Identifying Reaction Order from Experimental Data
Use the straight-line plot method. Plot three graphs: [A] vs. t (zero-order), ln[A] vs. t (first-order), and 1/[A] vs. t (second-order). The one that produces a straight line indicates the correct order. Calculate k directly from the slope.
This method is frequently tested because it reflects real experimental practice. Create flashcards showing experimental data sets alongside rate law derivations.
Temperature Dependence and Activation Energy
The Arrhenius equation is the most important relationship in kinetics. It shows how temperature affects the rate constant.
Three Forms of the Arrhenius Equation
Exponential form: k = Ae^(-Ea/RT)
Logarithmic form: ln(k) = ln(A) - (Ea/RT)
Two-point form: ln(k₂/k₁) = (Ea/R)(1/T₁ - 1/T₂)
In these equations: A is the pre-exponential factor, Ea is activation energy, R is the gas constant (8.314 J/mol·K), and T is absolute temperature in Kelvin.
Understanding Activation Energy
Activation energy is the minimum energy required for reactant molecules to form products. It is always positive. Small temperature increases create dramatic rate increases. Increasing temperature by just 10°C often doubles or triples the reaction rate.
Practical Exam Strategies
The two-point form is invaluable for exams because it eliminates the need to know A. You can calculate how rate constants change with temperature using only two data points. Always convert temperatures to Kelvin and check your units for R based on your other units.
How Catalysts Differ from Temperature
Catalysts lower activation energy but do not change the Arrhenius equation form. This is why catalysts increase rates without being consumed. Catalysts affect kinetics, not thermodynamics. This distinction is frequently tested.
Reaction Mechanisms and Rate-Determining Steps
A reaction mechanism is the sequence of elementary steps by which a reaction proceeds at the molecular level. These steps show the actual molecular interactions that occur.
Elementary Steps and the Law of Mass Action
Elementary reactions cannot be subdivided further. They occur exactly as written. You can determine their rate law directly from their stoichiometry using the law of mass action.
The overall reaction is the sum of all elementary steps. Intermediate species are produced in one step and consumed in another. They cancel out when you add all steps together.
The Rate-Determining Step
The rate-determining step is the slowest elementary step. This step controls the overall reaction rate. The experimentally observed rate law matches the rate law for this slow step.
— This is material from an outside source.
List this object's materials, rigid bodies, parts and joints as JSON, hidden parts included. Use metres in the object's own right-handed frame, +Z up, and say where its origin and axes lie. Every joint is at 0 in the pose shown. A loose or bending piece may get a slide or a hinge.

Eliminating Intermediates from Rate Laws
When intermediates appear in the rate law, you must eliminate them using equilibrium expressions from fast pre-equilibrium steps. If step 1 is fast and reversible and step 2 is slow, the rate depends on step 1's equilibrium constant.
Example: If rate = k₂[A][B] and [B] comes from a fast pre-equilibrium where K₁ = [B]/[A][C], then substituting gives rate = (k₂K₁)[A]²[C]⁻¹. The final rate law contains only reactants and products, not intermediates.
Exam Problem Patterns
Your exam will likely include mechanism problems requiring you to identify the rate-determining step, derive the rate law, eliminate intermediates, and verify the mechanism matches experimental observations. Create flashcards showing multi-step mechanisms and asking you to identify the rate law or distinguish intermediates from products.
Practical Problem-Solving Strategies and Exam Tips
Success requires more than memorization. You need strategic approaches to solving kinetics problems efficiently.
The Problem-Solving Framework
- Identify what you are given (concentration, time, temperature data).
- Identify what you need to find (rate constant, activation energy, half-life, reaction order).
- Determine the reaction order using the given rate law or experimental data analysis.
- Select the appropriate integrated rate law and rate constant equation.
- For Arrhenius problems, decide if you are calculating k at a new temperature or determining Ea from data.
Common Exam Mistakes to Avoid
Confusing reaction order with stoichiometric coefficients is the most frequent error. Always convert temperature to Kelvin before using the Arrhenius equation. Handle intermediate species carefully in rate laws. Track units for the rate constant since they depend on overall reaction order.
Flashcard Study Strategies
Include worked examples alongside conceptual cards. Create cards showing actual problem scenarios where you state the solution strategy before calculating. Practice with data tables and plots because exams increasingly include graphical interpretations.
Time yourself on flashcard drills to build speed for the proctored exam environment. Create cards highlighting common misconceptions: catalysts do not change thermodynamics, reaction order cannot be read from the balanced equation, and thermodynamically favorable reactions may be kinetically slow.
Speed Building Tips
Drill the two-point form of the Arrhenius equation until you can apply it instantly. Practice identifying reaction order from plots in under 30 seconds. Memorize the half-life formula for first-order reactions (t₁/₂ = 0.693/k) so you can verify first-order kinetics immediately.